On the first day, I walked with a few fellow travellers and a guide called Long (Dragon) down to a tiny village where we stayed overnight in a local house with a Black H'Mong family.  There were tiny cats everywhere that lived around the kitchen fire and slept in the warm ashes - as all the floors were packed earth and the walls bamboo, there wasn't a lot of insulation, and they had the choice spots.  On the second day, we continued onto a village of about 300 Tay people who were living in stilt houses.  This family seemed fascinated at my hand writing and all 8 of them gathered around to stare whilst I made notes in my diary, clucking and giggling... Ah, it's so much fun being a novelty here.... I guess though it's only fair to be on the other side for a short while - the temptation to take photos of these fantastic people must grate after a while.  After all, what's so funny about having blue-hands from spending days dying fabrics, bent backs from years planting rice and people poor enough that they'd sell you the beautiful embroidered pants they were wearing if you pointed to them with any fascination?

I made the mistake of giving one girl a bandaid when she showed me her cut hand... it was a sparkly silver one - and suddenly there was a rush on for band-aids.  "She get one... Why I no get one?"  I was worried that such was the fervour for the shiny band-aid, that they'd cut themselves to get more attention.

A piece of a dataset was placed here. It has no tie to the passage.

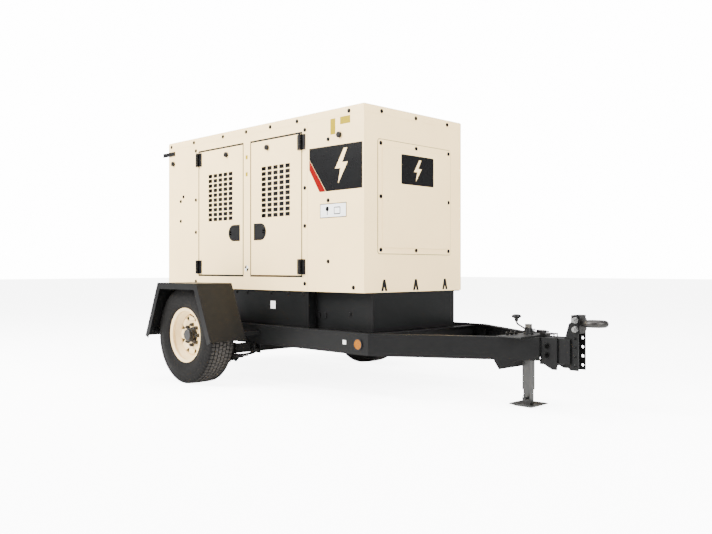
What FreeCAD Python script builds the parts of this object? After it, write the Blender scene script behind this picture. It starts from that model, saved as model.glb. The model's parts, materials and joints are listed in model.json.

The local police also dropped in on us to check if the guides had permits for our stay.  Just when you think that Vietnam is well into the dissolution of the People's Committees and security reports on foreigners being filed by every street corner noodle-seller, I heard our guide tell the local copper that Jordan the American was actually Canadian.   He wouldn't be drawn on it, telling us that it was not our problem, just that he hadn't done the paperwork properly and it was easier this way. But I suspect that the Americans are still treated with caution, especially out in the remote provinces.

Anyway, it was a good laugh, but I don't think my photos of the white mountain mist will do any justice to the beautiful landscapes and I can only hope that I remember what it all looked like when sitting back on my comfortable lounge in Sydney, the mud long since gone from my shoes.